I am trying to solve the following pattern recognition / information extraction problem.
Assume I have a text where each token has been annotated by a single class among $K$ classes available (with a conditional random field for example). Results are quite good, but it remains some noise.
Here an example (each token of the text has a class which is represented by an alphabet letter):
D E I A G K D A K G K I Z A
I U A I D O G O D O A
D A G O D I A O D G A I E F G A I
Q S D F A Z E R
Q A D F A Z E Z
Q S D F A E E R
Q S D A E R E R
Q S D F A Z E R
Q D D F A Z E Q
S S D F A Z E R
S F I A S D E G
A D I G H A Z D F G H
And I want in output of the model I'm looking for:
D E I A G K D A K G K I Z A
I U A I D O G O D O A
D A G O D I A O D G A I E F G A I
Q S D F A Z E R
Q S D F A Z E R
Q S D F A Z E R
Q S D F A Z E R
Q S D F A Z E R
Q S D F A Z E R
Q S D F A Z E R
S F I A S D E G
A D I G H A Z D F G H
Explanation: for the first 3 lines, and the last 2 second lines, I cannot do much. But we can "recognize" a table in the remaining of the data, and we want that the class for the tokens are consistent according to the table structure.

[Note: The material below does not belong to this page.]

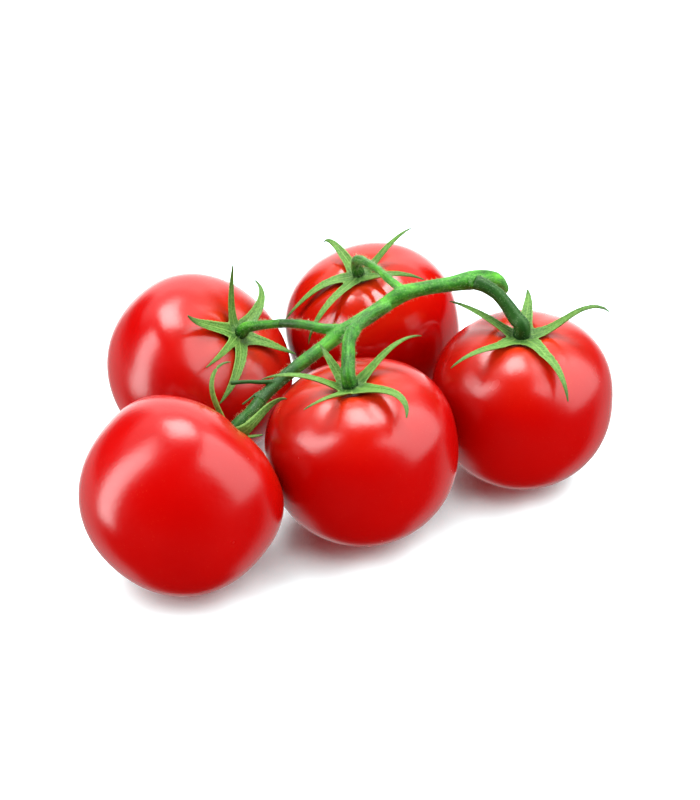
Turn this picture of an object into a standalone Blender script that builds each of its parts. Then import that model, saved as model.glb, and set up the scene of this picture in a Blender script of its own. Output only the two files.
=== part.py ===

I am looking for a principled way to do that. I thought about 4-connected grid Markov Random Fields, and dynamic programming algorithms to optimize a mixed cost of changing the label + quality of alignments. Not sure it is a good way to start.
N.B. it is a highly simplified problem exposed here, but i think the crux of the problem is summarized by the example.